Is it possible that entry into the coalition of the willing was a one time deal? I mean I can’t believe that with so many “Muslim” countries in that region the bulk willing still western. Something tells me that the insurgency would have a harder time of it shooting and blowing up Turks and Egyptian troops.

Why aren’t there more soldiers from Saudi Arabia, Pakistan, Egypt, Turkey, Jordan, and Libya?
Why cant we militarily Islamitise Iraq?

Why do we a State Department for? I cant believe we lack the imagination necessary. Is our enemy better at recruiting than us?

Jun 17, 2006 - 10:26 pm 31. John Moore ( Useful Fools ):

My feelings are with L. Simon but I agree that the tactic won’t work.

I once met a mercenary who greased his bullets with pig fat when fighting African Muslims. Other opponents have considered burying Mulsim dead in pig skins. But the Islamists have a trivial way out - Islam is simply whatever the Mullahs say it is, and it only takes one to say (as was done) that when fighting Jihad, being exposed to pigs as described above is okay. Likewise, suicide is prohibited in Islam (and by the way, for the person above who said that Christianity favors self imolation, that’s a total crock), but not when you have a mullah who says otherwise.

In other words, it is easy to get a religious ruling saying whatever is needed. Islam has no central authority (unlike, say, the Catholic Church) to define itself. This leaves the door open to any convenient mullah/ayatollah/whatever to justify anything they want.

However, we shouldn’t get too focused on the situation in Iraq. The homicide rate in Baghdad right now is lower than it is in Washington, DC.

We need to do three things:

1) Defeat our own LSM/MSM, and do so ASAP.

2) Stop worrying about Iraq so much. It is simply one battle in a much larger war - as Bush enunciated years ago now.

3) Demonstrate to the world, and especially future adversaries, that we are just as capable now as we were in WW-II of inflicting real serious warfare on enemies. Let us remember that most of the world remembers WW-II as “the great war” including our own MSM. I suggest Iran as a demonstration, since they are pushing us to the brink anyway and will shortly have nuclear deterrent. This is somewhat in line with thefascinating comment by Tom Holsinger on genocide against Japan…

I have come to favor the idea of a full scale war with Iran: we destroy their entire military capability, their transportation system and seaports, all of their utilities (water, power, etc), their entire industrial base, INCLUDING their oil capabilities.
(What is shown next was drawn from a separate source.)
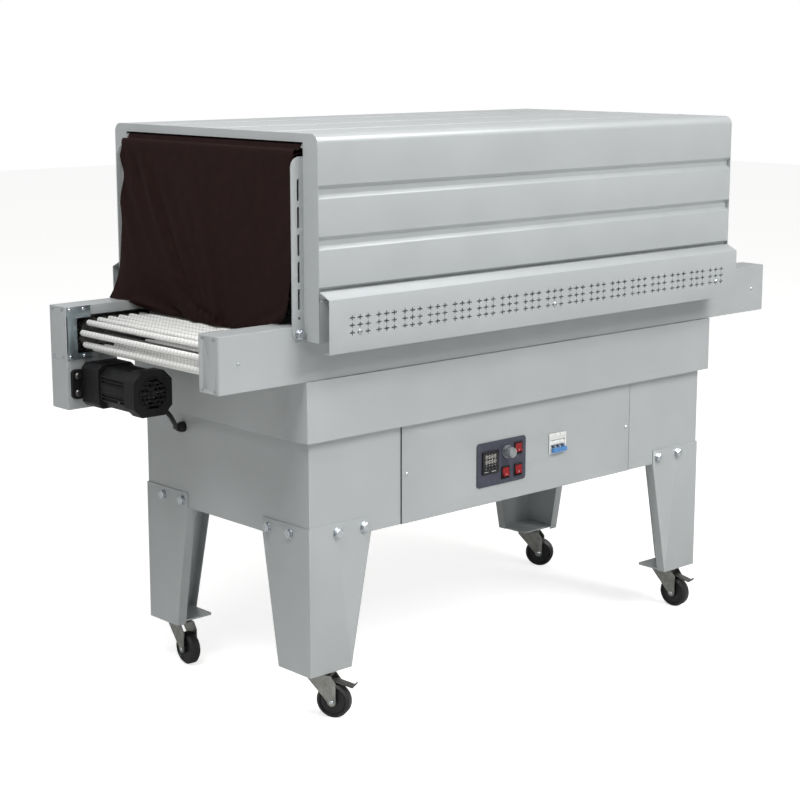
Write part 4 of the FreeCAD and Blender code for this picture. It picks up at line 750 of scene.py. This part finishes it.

Oh, and we aren’t too careful about collateral damage, and we put an embargo (with minefields) to keep them from getting aid by sea for a while.

Such a demonstration just might convince the rest of the world that they really do not want to mess with us. They will, of course, hate us for this… but they already hate us and there isn’t a damn thing we can do to change that (I reference again the Commentary article on the subject).

I suspect an action like I advocate - one which clearly causes us significant sacrifice due to its damage to world oil production, would produce remarkable effects in getting the world to take seriously the danger we are all in, and would put an end to coddling of terrorists by most of the other countries of the world (those without a current, credible nuclear deterrent).

Jun 17, 2006 - 10:27 pm 32. Terrye:

Charlie:

I should have been more specific. I was not talking about an end to terrorism as a tactic everywhere, but as an ends in and of itself within the confiness of the religion of Islam, in this place and amnong these people.

PJ: I see what you mean, but in truth I doubt it woud have mattered, sooner or later something like this could happen. And maybe there is a reason the White House is not saying anything, these people are fighting a war not doing a traffic report. It might be they are looking for these guys and they do not want to alert the people who have them that the locals described the vehicle or whatever, well thanks to the NYT we can forget any secrecy on the issue.

But I think people’s expectations were too high if they thought all the violence could be stopped in a city the size of Baghdad with all these factions virtually overnight.

We hear about the violence, but there is more than that going on.

My God there are millions of people in that city.

Jun 18, 2006 - 5:00 am 33. nutiket:

Establish a well-publicized system of significant rewards leading to the capture or killing of would-be bombers, suicide or otherwise. A “Jihadist Idol” combined with “Iraq’s Most Wanted” media event paying big bucks for fruitful information is worth a try.

Jun 18, 2006 - 6:41 am 34. Charlie (Colorado):

I meant the US leadership assenting to an operation that was announced three days before it was begun and seems to be no more than checkpoints! It gave the terrorists time to plan and regroup. IMO it was the result of political pressure, just like the first Fallujah campaign.

“Seems to be” is the operative phrase here. Remember, the people who are getting information out to you don’t appear to have any particular interest in any good news, and the people who know what’s going on don’t really have any interest in publicizing what they’re doing.

Jun 18, 2006 - 8:50 am 35. Charlie (Colorado):

Something tells me that the insurgency would have a harder time of it shooting and blowing up Turks and Egyptian troops.

I’d not listen to those voices, Lem. Next, that voice will be telling you what a good investment the Brooklyn Bridge would be.